(Structured object records)
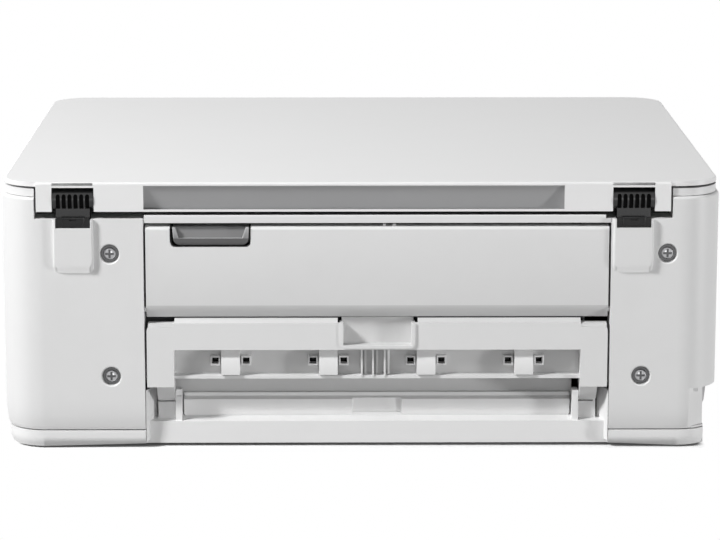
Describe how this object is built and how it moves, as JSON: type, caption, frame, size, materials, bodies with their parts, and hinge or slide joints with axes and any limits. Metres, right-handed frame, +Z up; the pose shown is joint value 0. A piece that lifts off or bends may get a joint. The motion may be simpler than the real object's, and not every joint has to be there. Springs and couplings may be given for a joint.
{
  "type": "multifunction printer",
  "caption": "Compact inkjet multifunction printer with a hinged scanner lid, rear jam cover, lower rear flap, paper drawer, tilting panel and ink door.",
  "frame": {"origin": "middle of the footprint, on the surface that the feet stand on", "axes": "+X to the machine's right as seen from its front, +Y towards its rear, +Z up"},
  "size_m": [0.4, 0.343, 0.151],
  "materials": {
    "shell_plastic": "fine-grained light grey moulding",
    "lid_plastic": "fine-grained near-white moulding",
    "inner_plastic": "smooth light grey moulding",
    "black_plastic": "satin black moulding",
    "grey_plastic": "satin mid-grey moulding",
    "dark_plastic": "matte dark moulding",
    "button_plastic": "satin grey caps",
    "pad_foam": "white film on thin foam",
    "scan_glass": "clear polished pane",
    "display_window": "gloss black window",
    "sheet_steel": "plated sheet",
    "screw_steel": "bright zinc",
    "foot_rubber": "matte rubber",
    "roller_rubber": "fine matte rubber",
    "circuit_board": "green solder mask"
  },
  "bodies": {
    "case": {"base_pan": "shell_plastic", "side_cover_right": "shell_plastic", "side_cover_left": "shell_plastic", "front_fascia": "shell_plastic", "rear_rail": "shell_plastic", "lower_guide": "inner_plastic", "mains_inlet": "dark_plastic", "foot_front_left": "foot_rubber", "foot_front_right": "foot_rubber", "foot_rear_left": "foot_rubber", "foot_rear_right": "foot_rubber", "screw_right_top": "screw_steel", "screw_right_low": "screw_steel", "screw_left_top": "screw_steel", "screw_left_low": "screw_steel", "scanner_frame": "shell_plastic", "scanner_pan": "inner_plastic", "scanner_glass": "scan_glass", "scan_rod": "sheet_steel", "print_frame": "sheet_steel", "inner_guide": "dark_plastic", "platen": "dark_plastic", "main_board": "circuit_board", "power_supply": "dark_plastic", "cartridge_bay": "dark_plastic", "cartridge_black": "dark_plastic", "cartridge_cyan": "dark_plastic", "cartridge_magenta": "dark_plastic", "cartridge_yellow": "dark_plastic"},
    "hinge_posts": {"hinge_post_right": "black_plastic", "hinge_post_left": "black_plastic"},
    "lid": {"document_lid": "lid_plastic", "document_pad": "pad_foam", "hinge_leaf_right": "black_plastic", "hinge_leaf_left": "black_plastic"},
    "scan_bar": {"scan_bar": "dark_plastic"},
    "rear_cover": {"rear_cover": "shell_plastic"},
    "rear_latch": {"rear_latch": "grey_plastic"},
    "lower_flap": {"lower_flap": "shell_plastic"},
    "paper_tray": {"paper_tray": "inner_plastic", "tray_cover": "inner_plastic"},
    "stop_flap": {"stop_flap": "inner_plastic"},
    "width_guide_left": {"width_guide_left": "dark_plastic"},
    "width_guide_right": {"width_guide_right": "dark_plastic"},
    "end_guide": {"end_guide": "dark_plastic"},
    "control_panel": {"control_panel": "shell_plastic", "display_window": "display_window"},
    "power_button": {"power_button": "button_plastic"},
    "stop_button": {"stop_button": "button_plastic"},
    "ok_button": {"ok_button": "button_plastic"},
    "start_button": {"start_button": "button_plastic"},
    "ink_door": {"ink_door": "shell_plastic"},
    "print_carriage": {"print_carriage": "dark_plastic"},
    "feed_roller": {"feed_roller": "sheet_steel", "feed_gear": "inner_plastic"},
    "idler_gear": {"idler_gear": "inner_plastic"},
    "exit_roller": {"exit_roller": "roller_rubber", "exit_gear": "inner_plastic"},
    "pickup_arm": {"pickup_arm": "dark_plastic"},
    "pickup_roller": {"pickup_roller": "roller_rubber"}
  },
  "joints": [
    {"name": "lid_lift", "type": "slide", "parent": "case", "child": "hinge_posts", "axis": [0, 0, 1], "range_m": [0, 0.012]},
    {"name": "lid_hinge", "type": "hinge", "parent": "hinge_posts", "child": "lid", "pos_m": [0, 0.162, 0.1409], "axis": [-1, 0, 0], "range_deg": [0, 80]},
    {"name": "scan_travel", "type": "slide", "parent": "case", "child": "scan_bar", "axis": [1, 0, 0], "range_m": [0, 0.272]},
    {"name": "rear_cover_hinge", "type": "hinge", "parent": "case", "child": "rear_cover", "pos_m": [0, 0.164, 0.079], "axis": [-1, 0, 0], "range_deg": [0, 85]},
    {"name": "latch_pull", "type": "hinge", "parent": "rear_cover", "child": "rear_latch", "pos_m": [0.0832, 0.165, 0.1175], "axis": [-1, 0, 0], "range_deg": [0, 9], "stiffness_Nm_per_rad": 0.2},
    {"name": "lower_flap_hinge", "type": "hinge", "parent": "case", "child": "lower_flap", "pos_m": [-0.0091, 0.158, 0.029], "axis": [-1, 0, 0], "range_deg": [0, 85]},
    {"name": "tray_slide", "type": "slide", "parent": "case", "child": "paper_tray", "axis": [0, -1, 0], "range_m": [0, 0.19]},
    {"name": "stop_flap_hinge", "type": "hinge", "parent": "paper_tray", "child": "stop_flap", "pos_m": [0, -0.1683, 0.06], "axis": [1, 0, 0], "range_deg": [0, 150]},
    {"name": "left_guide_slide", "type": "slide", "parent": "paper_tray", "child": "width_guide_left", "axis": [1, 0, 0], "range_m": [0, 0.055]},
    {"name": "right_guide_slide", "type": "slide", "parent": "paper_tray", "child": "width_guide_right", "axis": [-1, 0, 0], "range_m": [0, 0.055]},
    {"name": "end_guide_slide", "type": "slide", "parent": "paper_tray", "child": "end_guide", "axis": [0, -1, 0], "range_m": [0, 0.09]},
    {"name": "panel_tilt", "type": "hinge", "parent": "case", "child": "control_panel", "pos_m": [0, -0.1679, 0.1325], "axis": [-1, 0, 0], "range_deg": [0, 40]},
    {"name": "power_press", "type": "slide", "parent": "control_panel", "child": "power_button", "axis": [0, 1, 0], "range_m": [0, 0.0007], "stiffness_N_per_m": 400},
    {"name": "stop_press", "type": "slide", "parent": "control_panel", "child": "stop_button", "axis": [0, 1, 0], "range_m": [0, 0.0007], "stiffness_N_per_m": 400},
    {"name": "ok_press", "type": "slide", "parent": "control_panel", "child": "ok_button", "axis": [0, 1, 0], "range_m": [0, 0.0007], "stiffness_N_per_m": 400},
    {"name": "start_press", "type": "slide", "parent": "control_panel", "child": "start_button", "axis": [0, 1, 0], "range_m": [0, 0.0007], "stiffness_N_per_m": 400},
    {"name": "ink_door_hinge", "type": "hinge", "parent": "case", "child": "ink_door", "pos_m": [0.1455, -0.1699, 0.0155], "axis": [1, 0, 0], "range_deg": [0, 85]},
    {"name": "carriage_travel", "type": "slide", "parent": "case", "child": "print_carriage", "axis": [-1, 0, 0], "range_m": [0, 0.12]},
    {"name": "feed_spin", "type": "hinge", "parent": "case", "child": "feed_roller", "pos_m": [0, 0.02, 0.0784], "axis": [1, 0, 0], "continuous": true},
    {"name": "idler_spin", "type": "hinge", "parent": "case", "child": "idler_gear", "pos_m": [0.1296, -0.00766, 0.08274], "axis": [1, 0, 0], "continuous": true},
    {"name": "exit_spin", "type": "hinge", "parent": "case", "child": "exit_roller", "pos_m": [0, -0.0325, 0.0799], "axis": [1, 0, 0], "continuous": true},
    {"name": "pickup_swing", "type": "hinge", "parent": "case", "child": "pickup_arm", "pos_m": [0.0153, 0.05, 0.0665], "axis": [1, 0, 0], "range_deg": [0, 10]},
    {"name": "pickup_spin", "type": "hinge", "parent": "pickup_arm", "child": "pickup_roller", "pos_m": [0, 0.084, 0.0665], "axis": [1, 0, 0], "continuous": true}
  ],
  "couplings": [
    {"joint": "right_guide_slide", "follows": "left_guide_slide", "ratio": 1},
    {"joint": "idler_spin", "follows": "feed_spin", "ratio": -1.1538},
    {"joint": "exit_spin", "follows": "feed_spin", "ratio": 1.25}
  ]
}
---
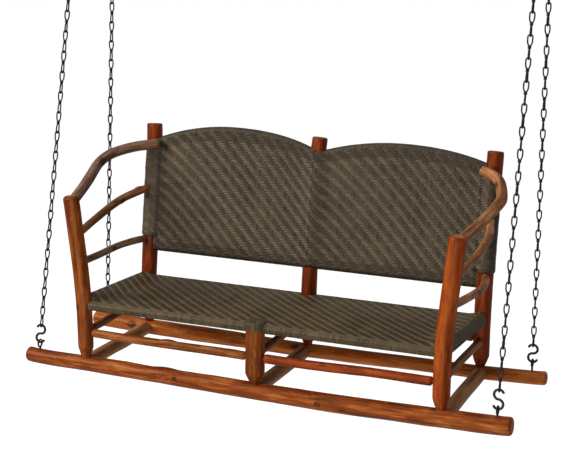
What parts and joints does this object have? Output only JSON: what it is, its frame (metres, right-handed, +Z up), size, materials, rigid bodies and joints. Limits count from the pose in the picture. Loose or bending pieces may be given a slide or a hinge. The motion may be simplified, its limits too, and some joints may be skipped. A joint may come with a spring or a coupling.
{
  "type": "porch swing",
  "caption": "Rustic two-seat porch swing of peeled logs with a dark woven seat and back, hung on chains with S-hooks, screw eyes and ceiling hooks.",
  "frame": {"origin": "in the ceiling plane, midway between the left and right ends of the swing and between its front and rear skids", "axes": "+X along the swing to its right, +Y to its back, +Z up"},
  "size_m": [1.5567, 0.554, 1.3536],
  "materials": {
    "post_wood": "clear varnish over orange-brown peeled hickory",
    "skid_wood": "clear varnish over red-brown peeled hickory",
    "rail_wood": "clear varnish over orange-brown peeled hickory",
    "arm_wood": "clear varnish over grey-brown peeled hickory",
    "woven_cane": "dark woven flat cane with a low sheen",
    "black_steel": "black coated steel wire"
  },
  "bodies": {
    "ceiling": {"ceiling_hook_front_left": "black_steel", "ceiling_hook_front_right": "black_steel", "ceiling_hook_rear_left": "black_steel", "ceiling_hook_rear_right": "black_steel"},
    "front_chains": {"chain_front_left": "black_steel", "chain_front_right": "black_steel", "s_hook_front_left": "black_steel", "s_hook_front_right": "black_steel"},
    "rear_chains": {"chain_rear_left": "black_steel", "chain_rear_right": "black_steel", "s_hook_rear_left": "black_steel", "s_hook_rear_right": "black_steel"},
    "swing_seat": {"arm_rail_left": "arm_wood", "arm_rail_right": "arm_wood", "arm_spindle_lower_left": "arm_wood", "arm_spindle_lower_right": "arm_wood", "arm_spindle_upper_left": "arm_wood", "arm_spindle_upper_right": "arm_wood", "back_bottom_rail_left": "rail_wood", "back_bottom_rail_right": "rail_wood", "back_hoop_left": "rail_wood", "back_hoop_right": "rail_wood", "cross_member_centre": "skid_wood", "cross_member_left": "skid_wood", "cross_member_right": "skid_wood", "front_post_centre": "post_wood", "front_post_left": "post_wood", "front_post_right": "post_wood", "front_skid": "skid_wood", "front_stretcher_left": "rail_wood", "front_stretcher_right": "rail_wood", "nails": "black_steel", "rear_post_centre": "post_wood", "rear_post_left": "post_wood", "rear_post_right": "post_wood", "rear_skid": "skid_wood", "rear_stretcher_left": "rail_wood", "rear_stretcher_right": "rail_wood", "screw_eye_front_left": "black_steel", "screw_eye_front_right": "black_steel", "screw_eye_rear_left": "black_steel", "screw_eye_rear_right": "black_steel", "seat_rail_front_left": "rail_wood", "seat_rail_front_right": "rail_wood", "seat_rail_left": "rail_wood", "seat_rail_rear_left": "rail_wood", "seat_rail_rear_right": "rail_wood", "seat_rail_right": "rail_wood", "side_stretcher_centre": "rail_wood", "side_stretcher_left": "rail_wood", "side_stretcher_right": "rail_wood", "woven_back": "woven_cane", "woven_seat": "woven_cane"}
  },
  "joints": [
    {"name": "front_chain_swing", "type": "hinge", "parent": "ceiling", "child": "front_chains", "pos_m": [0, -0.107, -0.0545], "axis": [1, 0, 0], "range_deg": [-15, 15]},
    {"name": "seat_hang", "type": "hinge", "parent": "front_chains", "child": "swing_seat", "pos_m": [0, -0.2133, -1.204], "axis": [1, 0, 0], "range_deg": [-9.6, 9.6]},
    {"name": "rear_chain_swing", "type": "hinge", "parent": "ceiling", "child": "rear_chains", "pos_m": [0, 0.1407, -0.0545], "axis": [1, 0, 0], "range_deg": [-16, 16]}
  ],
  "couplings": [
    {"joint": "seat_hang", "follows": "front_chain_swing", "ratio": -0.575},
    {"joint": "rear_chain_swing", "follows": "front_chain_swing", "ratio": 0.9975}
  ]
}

PROMPT: Your task is to gather every line with the word "that" and copy it.

RESPONSE TO THE EXERCISE:
Describe how this object is built and how it moves, as JSON: type, caption, frame, size, materials, bodies with their parts, and hinge or slide joints with axes and any limits. Metres, right-handed frame, +Z up; the pose shown is joint value 0. A piece that lifts off or bends may get a joint. The motion may be simpler than the real object's, and not every joint has to be there. Springs and couplings may be given for a joint.
  "frame": {"origin": "middle of the footprint, on the surface that the feet stand on", "axes": "+X to the machine's right as seen from its front, +Y towards its rear, +Z up"},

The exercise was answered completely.